Concernant le fait de s’immerger dans l’eau chaude, le Qorban Nethanel (Chabbat 2, 100) et le ‘Hessed lé-Avraham (30, cité par Cha’ar Hatsioun 326, 5) estiment que les sages n’ont pas étendu leur interdit à l’immersion dans un miqvé chaud, le Chabbat. De nombreux A’haronim témoignent également de ce que les femmes ont coutume de se tremper dans un miqvé, même chaud, le Chabbat (Divré ‘Haïm 2, 26, Mahari Ayach dans ses responsa Bené Yehouda 2, 32, responsa Divré Yossef 64). À l’inverse, selon le Noda bi-Yehouda (deuxième édition, 24), le ‘Hakham Tsvi 11, le Beit Méïr (326), le ‘Hayé Adam 70, 1, Rabbi Aqiba Eiger (1, 17) et d’autres, l’interdit de se laver dans l’eau chaude s’étend également au fait de s’immerger dans un miqvé chaud. Selon le Cha’ar Hatsioun 326, 5, on ne peut être indulgent qu’en cas de nécessité pressante.

 

Mais en pratique, nombreux sont ceux qui ont l’usage de permettre aux femmes de s’immerger dans un miqvé chaud. C’est ce qu’écrivent le Or’hot Chabbat (2, 21, note 30), Menou’hat Ahava (II 10, note 173), Badé Hachoul’han (197, 17). Selon le Liviat ‘Hen (79), a priori on se trempera durant le crépuscule (bein hachmachot), conformément à l’opinion du ‘Hakham Tsvi. En effet, dès lors qu’une mitsva est en jeu, les sages n’étendent à la période du crépuscule aucun des interdits édictés au titre de chevout [abstentions sabbatiques de rang rabbinique, cf. chap. 9 § 11]. Mais quand il est impossible de se tremper pendant la période de bein hachmachot, la femme pourra se tremper dans le miqvé chaud durant Chabbat.

 

Il nous semble que ceux qui veulent être rigoureux feront mieux de se tremper dans un miqvé tiède.
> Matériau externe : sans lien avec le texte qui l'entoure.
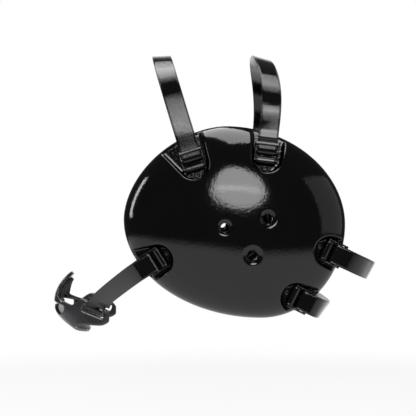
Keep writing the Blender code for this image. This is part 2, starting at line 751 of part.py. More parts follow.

En effet, l’interdit de se laver à l’eau chaude, mentionné au paragraphe précédent, peut s’interpréter de trois façons : 1) Selon Beit Méïr et Rabbi Aqiba Eiger, il est également interdit de s’immerger dans une eau dont la froidure s’est estompée. 2) Pour le ‘Hakham Tsvi 11, le ‘Hatam Sofer, Ora’h ‘Haïm 146 et Téhila lé-David 326, 3, l’interdit s’étend à l’eau tiède, mais non à une eau dont la froidure s’est estompée. 3) Pour le Noda’ bi-Yehouda (deuxième édition 24), le ‘Hayé Adam (70, 1), le Zéra’ Emet (1, 71) et le ‘Aroukh Hachoul’han (326, 3), l’interdit vise l’eau chaude, mais il est permis de se laver à l’eau tiède [dans les conditions déjà exposées au chap. 10 § 24-25].

 

Il apparaît donc que, pour  ceux-là même qui estiment qu’il est interdit de s’immerger dans un miqvé chaud, il reste permis, selon le Noda’ bi-Yehouda et ceux qui se rangent à ses côtés, de s’immerger dans un miqvé tiède. Et si la température de l’eau est légèrement inférieure à celle du corps, il y a lieu de dire que, même de l’avis du ‘Hakham Tsvi et de ceux qui partagent son avis, cela n’est pas interdit. Par conséquent, ceux qui veulent être rigoureux chaufferont l’eau à une température inférieure à celle du corps ; de cette façon, ils seront quittes, de l’avis d’une nette majorité de décisionnaires, et une telle immersion n’entraînera pas de souffrance.